One useful thing an attacker could gather is what your response time is at different times during the day and also things like your sleep schedule. If you leave your phone at home when you go jogging or to a meditation class they may be able to determine times at which other entities may not be able to reach you quickly. This may give the attacker knowledge of when to best attack you or your employer. So yes even the response time has value.
The next thing that may be useful is the words you use and your very personal phrases Things like "Thanks again" "Cheers" "Peace" or "Have a great day" may help an attacker forge e-mails for a phishing campaign that look exactly like text you would actually use in conversation.
After that, there is target OS identification. In a nutshell, if the person sending you these is using a device which supports Apple's iMessage protocol they will in most cases, be able to see if your phone supports iMessage or not giving a very high likelihood of telling the attacker your phone's base OS as being either iOS (iMessage supported) or Android/Other (iMessage not supported). This is by no means absolute but if they are collecting this information from a large number of targets it will be mostly accurate data.

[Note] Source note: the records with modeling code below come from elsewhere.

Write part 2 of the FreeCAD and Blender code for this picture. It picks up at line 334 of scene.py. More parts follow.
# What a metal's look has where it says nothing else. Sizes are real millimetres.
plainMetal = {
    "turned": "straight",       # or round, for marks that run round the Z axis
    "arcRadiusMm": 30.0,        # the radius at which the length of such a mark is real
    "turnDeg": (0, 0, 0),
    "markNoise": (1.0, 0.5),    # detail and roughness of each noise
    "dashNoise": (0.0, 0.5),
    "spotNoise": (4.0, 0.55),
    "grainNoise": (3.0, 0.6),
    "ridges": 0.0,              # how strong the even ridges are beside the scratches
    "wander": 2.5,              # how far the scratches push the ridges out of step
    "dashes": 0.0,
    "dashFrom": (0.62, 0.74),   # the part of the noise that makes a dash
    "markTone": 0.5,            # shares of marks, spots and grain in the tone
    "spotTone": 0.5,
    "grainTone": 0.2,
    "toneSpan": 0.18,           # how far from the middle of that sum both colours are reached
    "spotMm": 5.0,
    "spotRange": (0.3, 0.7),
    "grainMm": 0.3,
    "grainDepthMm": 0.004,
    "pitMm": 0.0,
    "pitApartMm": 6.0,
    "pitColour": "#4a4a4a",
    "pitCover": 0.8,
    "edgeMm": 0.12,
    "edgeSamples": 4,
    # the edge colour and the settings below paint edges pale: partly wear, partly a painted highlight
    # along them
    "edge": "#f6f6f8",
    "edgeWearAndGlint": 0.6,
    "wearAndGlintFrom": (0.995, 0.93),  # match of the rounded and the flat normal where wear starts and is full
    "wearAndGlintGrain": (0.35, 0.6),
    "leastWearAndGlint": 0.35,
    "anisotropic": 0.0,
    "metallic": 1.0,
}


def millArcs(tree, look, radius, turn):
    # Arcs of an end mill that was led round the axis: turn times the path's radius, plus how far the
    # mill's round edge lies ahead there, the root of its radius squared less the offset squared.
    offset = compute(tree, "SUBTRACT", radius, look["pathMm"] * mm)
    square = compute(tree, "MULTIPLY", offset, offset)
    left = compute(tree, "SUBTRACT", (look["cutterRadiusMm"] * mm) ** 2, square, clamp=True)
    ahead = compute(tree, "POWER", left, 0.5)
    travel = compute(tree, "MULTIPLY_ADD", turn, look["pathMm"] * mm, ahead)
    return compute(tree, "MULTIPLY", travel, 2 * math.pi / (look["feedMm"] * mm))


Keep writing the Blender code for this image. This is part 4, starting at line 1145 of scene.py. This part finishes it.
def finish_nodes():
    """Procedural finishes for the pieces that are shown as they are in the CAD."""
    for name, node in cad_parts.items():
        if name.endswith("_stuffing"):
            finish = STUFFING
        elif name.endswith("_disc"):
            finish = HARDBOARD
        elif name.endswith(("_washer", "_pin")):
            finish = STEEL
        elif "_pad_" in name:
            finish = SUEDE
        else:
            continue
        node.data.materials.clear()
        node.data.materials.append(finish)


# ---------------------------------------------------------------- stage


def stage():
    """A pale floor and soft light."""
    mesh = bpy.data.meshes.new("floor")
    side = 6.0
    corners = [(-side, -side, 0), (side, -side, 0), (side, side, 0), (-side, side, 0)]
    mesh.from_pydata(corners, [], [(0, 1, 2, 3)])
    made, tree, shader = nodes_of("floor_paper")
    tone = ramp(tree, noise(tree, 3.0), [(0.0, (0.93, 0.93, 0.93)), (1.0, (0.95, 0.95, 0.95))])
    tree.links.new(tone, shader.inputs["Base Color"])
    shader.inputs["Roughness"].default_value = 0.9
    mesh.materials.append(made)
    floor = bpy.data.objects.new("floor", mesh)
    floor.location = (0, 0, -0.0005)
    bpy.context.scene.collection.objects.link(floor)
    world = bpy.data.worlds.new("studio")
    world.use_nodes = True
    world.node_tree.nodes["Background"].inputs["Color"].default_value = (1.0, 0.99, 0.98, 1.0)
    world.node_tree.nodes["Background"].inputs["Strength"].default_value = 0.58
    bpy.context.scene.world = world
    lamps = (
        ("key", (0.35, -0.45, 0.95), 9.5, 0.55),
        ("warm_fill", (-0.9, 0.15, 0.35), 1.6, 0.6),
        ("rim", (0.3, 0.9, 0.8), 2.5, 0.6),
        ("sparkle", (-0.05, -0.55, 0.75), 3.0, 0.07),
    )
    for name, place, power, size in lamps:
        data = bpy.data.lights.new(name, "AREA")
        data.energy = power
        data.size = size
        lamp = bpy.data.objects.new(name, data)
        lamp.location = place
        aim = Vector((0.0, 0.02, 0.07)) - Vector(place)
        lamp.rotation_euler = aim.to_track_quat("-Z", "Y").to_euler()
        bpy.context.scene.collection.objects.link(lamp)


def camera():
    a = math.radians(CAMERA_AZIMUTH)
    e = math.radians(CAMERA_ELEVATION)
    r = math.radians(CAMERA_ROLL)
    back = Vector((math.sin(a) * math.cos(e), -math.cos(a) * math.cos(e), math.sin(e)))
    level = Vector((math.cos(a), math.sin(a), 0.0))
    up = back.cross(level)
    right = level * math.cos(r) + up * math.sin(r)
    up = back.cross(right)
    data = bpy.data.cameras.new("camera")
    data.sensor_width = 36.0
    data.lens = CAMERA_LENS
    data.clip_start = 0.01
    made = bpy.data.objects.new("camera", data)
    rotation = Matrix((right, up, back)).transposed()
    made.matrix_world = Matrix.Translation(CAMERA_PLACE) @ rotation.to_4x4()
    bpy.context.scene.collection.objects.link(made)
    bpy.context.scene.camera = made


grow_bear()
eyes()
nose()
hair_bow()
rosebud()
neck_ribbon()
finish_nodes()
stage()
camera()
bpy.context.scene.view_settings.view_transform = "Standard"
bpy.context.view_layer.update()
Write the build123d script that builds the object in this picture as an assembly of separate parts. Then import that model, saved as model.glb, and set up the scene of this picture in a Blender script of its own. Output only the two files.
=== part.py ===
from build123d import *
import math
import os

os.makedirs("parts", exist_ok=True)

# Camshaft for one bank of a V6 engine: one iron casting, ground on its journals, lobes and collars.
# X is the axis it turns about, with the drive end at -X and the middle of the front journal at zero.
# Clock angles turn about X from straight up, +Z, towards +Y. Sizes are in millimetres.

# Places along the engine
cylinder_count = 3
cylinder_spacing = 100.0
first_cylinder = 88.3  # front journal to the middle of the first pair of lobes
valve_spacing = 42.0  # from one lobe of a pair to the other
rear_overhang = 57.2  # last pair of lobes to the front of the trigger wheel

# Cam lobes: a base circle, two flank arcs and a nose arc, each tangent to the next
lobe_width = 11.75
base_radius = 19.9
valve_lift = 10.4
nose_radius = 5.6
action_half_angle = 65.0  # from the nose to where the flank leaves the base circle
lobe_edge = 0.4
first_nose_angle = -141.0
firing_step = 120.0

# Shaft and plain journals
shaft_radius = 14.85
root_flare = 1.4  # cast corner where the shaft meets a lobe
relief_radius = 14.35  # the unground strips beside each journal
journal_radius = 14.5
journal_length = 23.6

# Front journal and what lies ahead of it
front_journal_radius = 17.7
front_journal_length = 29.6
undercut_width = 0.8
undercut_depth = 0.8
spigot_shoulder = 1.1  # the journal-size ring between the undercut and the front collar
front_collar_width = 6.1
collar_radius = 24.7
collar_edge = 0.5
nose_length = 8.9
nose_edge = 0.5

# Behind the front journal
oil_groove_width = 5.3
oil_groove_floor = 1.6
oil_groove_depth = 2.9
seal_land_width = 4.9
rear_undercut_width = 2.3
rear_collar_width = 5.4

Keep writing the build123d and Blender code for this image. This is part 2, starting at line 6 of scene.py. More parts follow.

A slightly more dangerous and hopefully unrealistic example for conversational purposes, if a Bank were to authenticate a wire transfer via a simple Y or N response from a phone number on file for their poorly written SMS application an SMS could be crafted from a spoofed VoIP number that matches the bank's real source phone number.
If an attacker could time things correctly (again this is an unrealistic example) he or she could initiate a few fake texts to you to determine your average text response speed at 3pm or so then send you a well timed question looking for a 'Y' or 'N' response that is in turn being sent back to the spoofed bank number.
In a nutshell, you get asked something ridiculous like: "Would you like to see an image of me in a sexy panda suit? 'Y' or 'N'?
and that response becomes the reply to "A request to wire $10,000.00 to the national bank of hackerland has been requested do you approve this request? Respond with 'Y' or 'N'?" by the nature of you replying back to the spoofed text to the banking app's source number.
Again this is something of a fictitious example but the combination of insecure SMS systems in some countries combined with some horribly written systems allowing user SMS input something similar to this could potentially be possible.
Architecturally SMS was built before security was a concern, it has almost no security controls to speak of and although useful it should not be used for high-trust applications like authorizing wire transfers.
Even if it seems like fun you are technically giving this person/entity data. If they happen to be malicious and you or your employer are useful targets it might be wise not to respond or in the case of iMessage even open/acknowledge the messages.
Lots of organizations are doing bad things at scale right now. This could easily be part of a large-scale reconnaissance effort.